Moocs are free – but for how much longer?

Monetising career development courses could be the next step for the university, says Stanford professor

August 21, 2014

Source: Alamy

Hard sums: a Stanford professor said no university could keep funding free courses

Few institutions are as closely associated with the massive open online course movement as Stanford University. But could monetising Moocs, particularly in professional development courses, be the next step for the California-based institution?

Two of the best-known US Mooc platforms, Coursera and Udacity, were formed by Stanford professors, and the university’s location in the heart of Silicon Valley places it in close proximity to many of the world’s leading tech companies.
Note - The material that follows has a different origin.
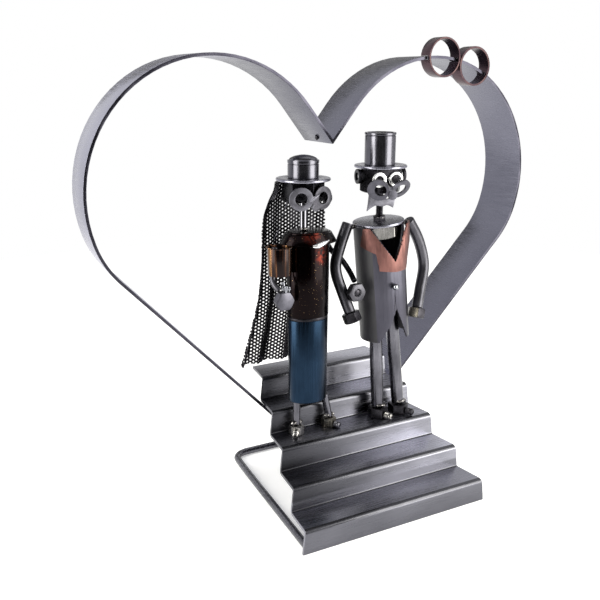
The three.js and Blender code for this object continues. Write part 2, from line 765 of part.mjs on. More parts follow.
function buildBrideHead() {
  const bodiceTop = treadHeight + skirtHemHeight + skirtLength + hipDiscThickness + bodiceLength;
  const brimZ = bodiceTop + brideNeckLength + 2 * seatGap;
  const head = placeGroup(model, [brideHeadX, brideY + 1, brimZ]);
  place(head, 'bride_hat_brim', turned([
    [0, 0],
    [brimDiameter / 2, 0],
    [brimDiameter / 2, brimThickness],
    [0, brimThickness],
  ], 28), materials.brushed);
  const radius = crownDiameter / 2;
  place(head, 'bride_hat_crown', turned([
    [0, 0],
    [radius, 0],
    [radius, brideCrownHeight - 2],
    [radius - 0.5, brideCrownHeight - 1.7],
    [radius - 0.5, brideCrownHeight - 1.3],
    [radius, brideCrownHeight - 1],
    [radius, brideCrownHeight],
    [radius * 0.8, brideCrownHeight + brideDomeHeight * 0.38],
    [radius * 0.45, brideCrownHeight + brideDomeHeight * 0.82],
    [0, brideCrownHeight + brideDomeHeight],
  ], 28), materials.brushed, [0, 0, brimThickness]);
  const nutBore = brideHeadFlats * 0.6;
  // a corner of the nut looks forward, and each eye lies on one of the two front flats
  const nut = hexNut(brideHeadFlats, brideHeadHeight, nutBore).rotateZ(Math.PI / 6);
  place(head, 'bride_head_nut', nut, materials.dark, [0, 0, -brideHeadHeight]);
  const corner = brideHeadFlats / Math.sqrt(3);
  for (const [side, sign] of [['right', -1], ['left', 1]]) {
    const face = placeGroup(head, [0, 0, 0], [0, 0, (sign * Math.PI) / 6]);
    const washer = ringPlate(eyeDiameter / 2, eyeBore / 2, washerThickness);
    const spot = [sign * 0.8, -brideHeadFlats / 2 - seatGap, -7];
    place(face, `bride_eye_${side}`, washer, materials.bright, spot, [Math.PI / 2, 0, 0]);
  }
  const glasses = spectacles(brideLensSpacing, 2, -5);
  const position = glasses.attributes.position;
  for (let i = 0; i < position.count; i += 1) {
    position.setY(i, position.getY(i) + brideLensWrap * Math.abs(position.getX(i)));
  }
  const plateY = -corner - seatGap - 0.8;
  place(head, 'bride_spectacles', glasses, materials.brushed, [-0.8, plateY, -10]);
  place(head, 'bride_neck_bolt', turned([
    [0, 0],
    [neckDiameter / 2, 0],
    [neckDiameter / 2, brideNeckLength],
    [0, brideNeckLength],
  ], 14), materials.bright, [0, 0, -brideNeckLength - seatGap]);
  return brimZ;
}

// Rails of the veil from the brim down, as [x from her head's axis, y from it, drop from the brim]:
// the hanging edges and the line down the middle of the back
const veilRails = {
  right: [
    [16.3, 4, 0.3], [18, 8, 7], [20, 11, 14], [24.6, 13.5, 27],
    [25.6, 15.5, 57], [26.2, 18, 85], [28.5, 21, 130],
  ],
  left: [
    [-16.3, 4, 0.3], [-16, 8, 7], [-18.4, 11, 14], [-21.4, 14, 27],
    [-22.6, 16.5, 57], [-25.4, 19, 85], [-36.8, 22, 130],
  ],
  back: [
    [0, 16.4, 0.3], [0.4, 18.5, 7], [0.7, 20, 14], [1, 22, 27],
    [0, 23.5, 57], [-2, 25, 85], [-5, 27, 130],
  ],
};

function railPoint(name, v, brimZ) {
  const points = veilRails[name].map(([x, y, drop]) => (
    new THREE.Vector3(brideHeadX + x, brideY + 1 + y, brimZ - drop)
  ));
  return new THREE.CatmullRomCurve3(points).getPoint(v);
}

// Point of the veil: u from the right edge to the left one, v from the brim down
function veilPoint(u, v, outward, brimZ) {
  const right = railPoint('right', v, brimZ);
  const left = railPoint('left', v, brimZ);
  const back = railPoint('back', v, brimZ);
  const at = (t) => {
    const edge = right.clone().lerp(left, t);
    const x = (right.x + left.x) / 2 + ((right.x - left.x) / 2) * Math.cos(Math.PI * t);
    const pleat = veilPleatDepth * v * Math.cos(2 * Math.PI * veilPleats * t);
    return [x, edge.y + (back.y - edge.y) * Math.sin(Math.PI * t) + pleat, edge.z];
  };
  const [x, y, z] = at(u);
  const ahead = at(u + 0.01);
  const behind = at(u - 0.01);
  const run = Math.hypot(ahead[0] - behind[0], ahead[1] - behind[1]);
  const normal = [(ahead[1] - behind[1]) / run, (behind[0] - ahead[0]) / run];
  return [x + normal[0] * outward, y + normal[1] * outward, z];
}

function buildVeil(brimZ) {
  const across = 30;
  const down = 9;
  const positions = [];
  const index = [];
  const row = across + 1;
  const layer = row * (down + 1);
  for (const outward of [0, veilSheet]) {
    for (let j = 0; j <= down; j += 1) {
      for (let i = 0; i <= across; i += 1) {
        positions.push(...veilPoint(i / across, j / down, outward, brimZ));
      }
    }
  }
  const quad = (a, b, c, d) => index.push(a, b, c, a, c, d);
  for (let j = 0; j < down; j += 1) {
    for (let i = 0; i < across; i += 1) {
      const a = j * row + i;
      quad(a, a + 1, a + row + 1, a + row);
      quad(layer + a, layer + a + row, layer + a + row + 1, layer + a + 1);
    }
    const left = j * row + across;
    quad(j * row, j * row + row, layer + j * row + row, layer + j * row);
    quad(left, layer + left, layer + left + row, left + row);
  }
  for (let i = 0; i < across; i += 1) {
    const low = down * row + i;
    quad(i, layer + i, layer + i + 1, i + 1);
    quad(low, low + 1, layer + low + 1, layer + low);
  }
  const geometry = new THREE.BufferGeometry();
  geometry.setAttribute('position', new THREE.Float32BufferAttribute(positions, 3));
  geometry.setIndex(index);
  geometry.computeVertexNormals();
  place(model, 'bride_veil', geometry, materials.veil);
}

function ovalTube(bottomHalf, topHalf, height, wall, sides = 32) {
  return tube(bottomHalf, topHalf, height, wall, sides).scale(1, bodyDepthRatio, 1);
}

function ovalPlate(half, thickness, sides = 32) {
  const profile = [[0, 0], [half, 0], [half, thickness], [0, thickness]];
  return turned(profile, sides).scale(1, bodyDepthRatio, 1);
}

function buildBrideBody() {
  const hemZ = treadHeight + skirtHemHeight;
  const hipZ = hemZ + skirtLength;
  const bodiceZ = hipZ + hipDiscThickness;
  const skirt = ovalTube(skirtHemHalfWidth, skirtHalfWidth, skirtLength, bodySheet);
  place(model, 'bride_skirt', skirt, materials.blued, [brideX, brideY, hemZ]);
  const hipDisc = ovalPlate(skirtHalfWidth, hipDiscThickness);
  place(model, 'bride_hip_disc', hipDisc, materials.dark, [brideX, brideY, hipZ]);
  const bodice = turned([
    [bodiceHalfWidth - bodySheet, 0],
    [bodiceHalfWidth, 0],
    [bodiceHalfWidth, bodiceLength - 1],
    [bodiceHalfWidth - 0.6, bodiceLength],
    [0, bodiceLength],
    [0, bodiceLength - bodySheet],
    [bodiceHalfWidth - bodySheet, bodiceLength - bodySheet],
    [bodiceHalfWidth - bodySheet, 0],
  ], 32).scale(1, bodyDepthRatio, 1);
  place(model, 'bride_bodice', bodice, materials.lacquer, [brideX, brideY, bodiceZ]);

  // the band round the shoulders reaches over the top of the sleeve
  const bandZ = bodiceZ + bodiceLength - bandHemDrop;
  const bandTopHalfWidth = bodiceHalfWidth + seatGap + bodySheet;
  const band = ovalTube(bandHemHalfWidth, bandTopHalfWidth, bandHeight, bodySheet);
  place(model, 'bride_shoulder_band', band, materials.lacquer, [brideX, brideY, bandZ]);
  const sleeveX = brideX - 23.7;
  const sleeveY = brideY - 5;
  const sleeveTop = bandZ - seatGap;
  const sleeve = tube(sleeveHemRadius, sleeveTopRadius, sleeveLength, 1, 24);
  place(model, 'bride_sleeve', sleeve, materials.golden, [sleeveX, sleeveY, sleeveTop - sleeveLength]);
  return { sleeveX, sleeveY, sleeveTop };
}

function buildBrideArms({ sleeveX, sleeveY, sleeveTop }) {
  const radius = brideArmDiameter / 2;
  const rightArm = [
    [sleeveX - 2.7, sleeveY + 1, sleeveTop - 0.5],
    [sleeveX - 3.7, sleeveY + 1, sleeveTop - 9],
    [sleeveX - 4.3, sleeveY + 1, sleeveTop - 16.5],
    [sleeveX - 5, sleeveY, sleeveTop - 22],
    [sleeveX - 4.2, sleeveY - 3, sleeveTop - 25.4],
    [sleeveX - 2.8, sleeveY - 5, sleeveTop - 27.2],
  ];
  place(model, 'bride_arm_right', bentBar(rightArm, radius, 14, 8), materials.brushed);
  // the right hand is a nut with its bore towards the front, and it holds three cap nuts as flowers
  const wrist = rightArm[rightArm.length - 1];
  const handZ = wrist[2] - bouquetFlats / 2 - seatGap - 1.5;
  const handX = wrist[0] + 3.3;
  const nut = standingPlate(hexShape(bouquetFlats), bouquetHeight).translate(0, -bouquetHeight / 2, 0);
  place(model, 'bride_hand_right', nut, materials.brushed, [handX, wrist[1], handZ]);
  const flowerSpots = [[0.5, -2.2, 3.6], [3.6, 0, 2.4], [0.4, 2.1, 5.6]];
  flowerSpots.forEach(([dx, dy, stem], i) => {
    const flower = turned([
      [0, 0],
      [flowerRadius, 0],
      [flowerRadius, stem],
      [flowerRadius * 0.75, stem + flowerRadius * 0.6],
      [0, stem + flowerRadius],
    ], 10);
    const spot = [handX + dx, wrist[1] + dy, handZ + bouquetFlats / 2 + seatGap / 2];
    place(model, `bride_flower_${i + 1}`, flower, materials.bright, spot);
  });

  // the left arm passes behind the groom's right arm and ends beside his wrist
  const groomWrist = groomArm('right').pop();
  const shoulder = [brideX + 14.2, brideY + 5.5, sleeveTop - 2.5];
  const end = [groomWrist[0] + 2.2, groomWrist[1] - 1.6, groomWrist[2] + 21.9];
  // share of the way across, distance behind the straight line and share of the way down
  const bends = [
    [0, 0, 0], [0.327, 7.9, 0.1], [0.678, 15.5, 0.352],
    [0.889, 14.3, 0.496], [1.053, 9.6, 0.784], [1, 0, 1],
  ];
  const leftArm = bends.map(([across, behind, down]) => [
    shoulder[0] + (end[0] - shoulder[0]) * across,
    shoulder[1] + (end[1] - shoulder[1]) * across + behind,
    shoulder[2] + (end[2] - shoulder[2]) * down,
  ]);
  place(model, 'bride_arm_left', bentBar(leftArm, radius, 18, 8), materials.dark);
  const hand = hexNut(brideHandFlats, brideHandHeight, brideHandBore);
  hand.translate(0, 0, -brideHandHeight / 2).rotateX(Math.PI / 2);
  const palmZ = end[2] - brideHandFlats / 2 - 5 * seatGap;
  place(model, 'bride_hand_left', hand, materials.dark, [end[0] - 0.3, end[1] - 2.8, palmZ]);
}

function buildBride() {
  const brimZ = buildBrideHead();
  buildVeil(brimZ);
  buildBrideArms(buildBrideBody());
  // the right leg runs up to the hip disc, the left one ends under the edge of the hem
  const hemZ = treadHeight + skirtHemHeight;
  const hipZ = hemZ + skirtLength;
  const legGap = hemZ - 3 * seatGap;
  const legs = {
    right: { x: brideX - 8, y: brideY + 1.5, yaw: -34, top: [brideX - 7.4, brideY + 1.5, hipZ - seatGap] },
    left: { x: brideX + 18.6, y: brideY + 2.6, yaw: 26, top: [brideX + 14.6, brideY + 2, legGap] },
  };
  for (const [side, leg] of Object.entries(legs)) {
    const foot = [leg.x, leg.y, treadHeight + brideHeelHeight + 3 * seatGap];
    const bar = straightBar(foot, leg.top, brideLegDiameter / 2, 12);
    place(model, `bride_leg_${side}`, bar, materials.brushed);
    const shoe = { flats: brideHeelFlats, height: brideHeelHeight, toeLength: 4.6, toeRadius: 2.3 };
    buildShoe(`bride_shoe_${side}`, [leg.x, leg.y], shoe, leg.yaw);
  }
}

// the origin is under the middle of the whole, and the left half of the heart is the narrower one
const heartHalfWidth = lobeCentre[0] + heartLobeRadius;
model.position.set(-(heartHalfWidth * leftDraw) / 2, -totalDepth / 2, 0);

buildStairs();
buildFloorRod();
buildHeart();
buildRings();
buildGroom();
buildBride();

export default model;
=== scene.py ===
import json
import math

import bpy
from mathutils import Matrix, Vector

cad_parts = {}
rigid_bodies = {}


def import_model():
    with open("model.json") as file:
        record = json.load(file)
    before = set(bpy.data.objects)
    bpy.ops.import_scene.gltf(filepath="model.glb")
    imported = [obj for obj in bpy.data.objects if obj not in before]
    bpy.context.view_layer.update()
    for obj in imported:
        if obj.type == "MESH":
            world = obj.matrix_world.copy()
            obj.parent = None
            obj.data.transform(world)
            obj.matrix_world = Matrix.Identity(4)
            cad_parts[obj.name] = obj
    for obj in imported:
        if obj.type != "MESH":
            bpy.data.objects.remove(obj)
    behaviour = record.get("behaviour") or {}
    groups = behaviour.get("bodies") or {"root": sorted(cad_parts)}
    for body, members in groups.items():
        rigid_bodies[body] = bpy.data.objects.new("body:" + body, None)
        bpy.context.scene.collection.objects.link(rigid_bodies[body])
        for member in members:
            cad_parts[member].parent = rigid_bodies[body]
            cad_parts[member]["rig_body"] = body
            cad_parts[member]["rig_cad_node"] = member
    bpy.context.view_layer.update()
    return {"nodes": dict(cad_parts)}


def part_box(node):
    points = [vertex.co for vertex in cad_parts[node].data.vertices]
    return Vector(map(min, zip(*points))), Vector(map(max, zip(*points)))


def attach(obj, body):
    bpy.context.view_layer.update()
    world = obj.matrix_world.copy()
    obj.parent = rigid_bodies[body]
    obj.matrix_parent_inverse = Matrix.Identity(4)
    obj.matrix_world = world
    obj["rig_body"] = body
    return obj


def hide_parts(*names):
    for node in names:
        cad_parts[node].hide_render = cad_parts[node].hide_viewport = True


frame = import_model()
nodes = frame["nodes"]
toMetres = Matrix.Scale(0.001, 4)  # pieces are modelled in millimetres
atOrigin = Matrix()
print("frame loaded:", len(nodes), "nodes")


def enterEdit():
    bpy.ops.object.mode_set(mode="EDIT")


def leaveEdit():
    bpy.ops.object.mode_set(mode="OBJECT")


def deselectAll():
    if bpy.context.object and bpy.context.object.mode != "OBJECT":
        leaveEdit()
    bpy.ops.object.select_all(action="DESELECT")


def takeUp(piece):
    deselectAll()
    piece.select_set(True)
    bpy.context.view_layer.objects.active = piece


# New object from one of Blender's operators that add
def addObject(name, maker, place=(0, 0, 0), **settings):
    deselectAll()
    maker(location=place, **settings)
    piece = bpy.context.object
    piece.name = name
    return piece


def editAll():
    enterEdit()
    bpy.ops.mesh.select_mode(type="VERT")
    bpy.ops.mesh.select_all(action="SELECT")


def applyPlace(piece, matrix):
    takeUp(piece)
    piece.matrix_world = matrix
    bpy.ops.object.transform_apply(location=True, rotation=True, scale=True)


def applyModifier(piece, kind, **settings):
    takeUp(piece)
    modifier = piece.modifiers.new(kind.title(), kind)
    for setting, value in settings.items():
        setattr(modifier, setting, value)
    bpy.ops.object.modifier_apply(modifier=modifier.name)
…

John Mitchell is vice-provost for online learning and overseer of Stanford’s Mooc programme, which has delivered more than 240 online and blended campus courses to about 2 million people since 2011 – more than 50 of them for free.
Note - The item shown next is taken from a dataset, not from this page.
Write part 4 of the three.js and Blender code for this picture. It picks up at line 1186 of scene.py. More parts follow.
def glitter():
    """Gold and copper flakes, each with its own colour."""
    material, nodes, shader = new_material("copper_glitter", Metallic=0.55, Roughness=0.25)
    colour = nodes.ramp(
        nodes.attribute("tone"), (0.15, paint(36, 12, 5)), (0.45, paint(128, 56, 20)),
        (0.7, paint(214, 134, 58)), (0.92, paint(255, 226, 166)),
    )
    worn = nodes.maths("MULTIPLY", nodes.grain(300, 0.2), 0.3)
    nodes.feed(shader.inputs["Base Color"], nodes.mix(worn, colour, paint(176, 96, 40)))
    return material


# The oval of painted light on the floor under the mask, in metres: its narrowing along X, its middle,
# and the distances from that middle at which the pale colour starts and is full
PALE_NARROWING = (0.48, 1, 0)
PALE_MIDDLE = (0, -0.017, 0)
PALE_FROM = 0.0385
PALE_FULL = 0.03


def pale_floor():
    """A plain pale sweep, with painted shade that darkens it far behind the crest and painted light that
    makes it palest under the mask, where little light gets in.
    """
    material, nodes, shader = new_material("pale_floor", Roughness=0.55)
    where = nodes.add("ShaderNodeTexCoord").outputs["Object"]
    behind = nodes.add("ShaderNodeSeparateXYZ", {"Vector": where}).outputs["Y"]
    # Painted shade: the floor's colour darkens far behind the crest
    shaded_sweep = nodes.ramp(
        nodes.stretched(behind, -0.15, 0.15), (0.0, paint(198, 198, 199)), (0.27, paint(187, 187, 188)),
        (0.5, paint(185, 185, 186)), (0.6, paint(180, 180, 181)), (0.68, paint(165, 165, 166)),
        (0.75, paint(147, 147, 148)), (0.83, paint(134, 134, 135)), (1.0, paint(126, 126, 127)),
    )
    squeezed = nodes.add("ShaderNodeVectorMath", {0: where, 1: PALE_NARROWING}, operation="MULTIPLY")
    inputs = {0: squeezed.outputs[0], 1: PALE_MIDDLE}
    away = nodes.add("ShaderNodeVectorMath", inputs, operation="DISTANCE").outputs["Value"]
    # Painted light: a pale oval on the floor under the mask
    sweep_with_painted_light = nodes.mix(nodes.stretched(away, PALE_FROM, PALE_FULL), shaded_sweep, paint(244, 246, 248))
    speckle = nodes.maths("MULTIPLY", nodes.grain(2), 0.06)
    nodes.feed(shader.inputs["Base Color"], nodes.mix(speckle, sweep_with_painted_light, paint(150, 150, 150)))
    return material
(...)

“Moocs have started out as a free opportunity – and free is a great way to get people interested,” he said. “But traditionally, students in the US pay tuition to go to college or university and I don’t think it is unreasonable to ask people to pay a little bit for education activities that help them to move forward in their careers.” Professor Mitchell, who is an instructor on a computer security Mooc offered by Stanford on the Coursera platform, said that professional development courses offered universities the best opportunity to grow the income they generate from online courses.

“I think [Stanford] will have low cost, high volume, but non-free courses online that will help make our online programmes sustainable,” he said, adding that no college or university was able to continue funding free courses without finding a way to cover the costs.
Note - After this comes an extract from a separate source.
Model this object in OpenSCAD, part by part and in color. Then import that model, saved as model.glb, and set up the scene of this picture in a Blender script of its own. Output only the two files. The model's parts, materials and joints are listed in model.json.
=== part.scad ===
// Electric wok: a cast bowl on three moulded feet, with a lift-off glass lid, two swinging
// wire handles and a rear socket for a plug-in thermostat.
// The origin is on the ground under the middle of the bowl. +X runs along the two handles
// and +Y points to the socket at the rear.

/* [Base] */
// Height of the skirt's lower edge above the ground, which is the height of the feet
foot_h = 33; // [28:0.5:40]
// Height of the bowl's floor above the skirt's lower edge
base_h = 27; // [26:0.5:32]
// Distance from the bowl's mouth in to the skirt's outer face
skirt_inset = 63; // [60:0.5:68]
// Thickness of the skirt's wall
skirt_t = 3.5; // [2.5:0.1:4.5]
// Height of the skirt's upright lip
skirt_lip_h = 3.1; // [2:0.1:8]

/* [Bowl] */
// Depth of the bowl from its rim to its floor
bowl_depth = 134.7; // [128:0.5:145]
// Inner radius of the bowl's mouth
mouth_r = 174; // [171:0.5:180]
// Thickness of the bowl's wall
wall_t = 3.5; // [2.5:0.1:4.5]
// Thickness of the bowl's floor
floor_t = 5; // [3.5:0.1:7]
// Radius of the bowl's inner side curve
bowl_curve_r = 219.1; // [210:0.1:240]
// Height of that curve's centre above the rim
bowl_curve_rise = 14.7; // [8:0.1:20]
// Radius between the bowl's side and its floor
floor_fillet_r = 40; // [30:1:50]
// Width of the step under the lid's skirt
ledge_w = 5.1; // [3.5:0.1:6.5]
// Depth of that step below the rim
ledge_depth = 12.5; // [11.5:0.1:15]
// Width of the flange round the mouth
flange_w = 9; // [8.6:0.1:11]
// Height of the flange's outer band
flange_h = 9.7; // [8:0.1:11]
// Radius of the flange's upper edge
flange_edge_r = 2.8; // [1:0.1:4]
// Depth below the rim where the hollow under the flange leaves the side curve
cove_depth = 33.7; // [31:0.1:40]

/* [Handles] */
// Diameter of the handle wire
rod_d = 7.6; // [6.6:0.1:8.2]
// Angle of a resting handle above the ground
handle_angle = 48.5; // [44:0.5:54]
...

This, Professor Mitchell continued, was despite the fact that free online courses helped to make the expertise of his university more visible to the general public – something that was, he said, in itself valuable to the institution. “If someone has an idea that’s useful to the world, spreading that idea is part of our mission,” he said.

“From a business point of view, I think many of the projects in that area will be supported over time in the same way that our research projects are supported: through external research grants, gifts from foundations, and so on.”

Until then, he said, universities would need to explore ways of charging for large online courses, even though doing so reduces the “openness” of any so-called Mooc. “One of the issues we have with Moocs is that it can be very difficult to set up successful group projects when people keep leaving the course,” he said, referring to the fact that completion rates for free online courses are typically very low.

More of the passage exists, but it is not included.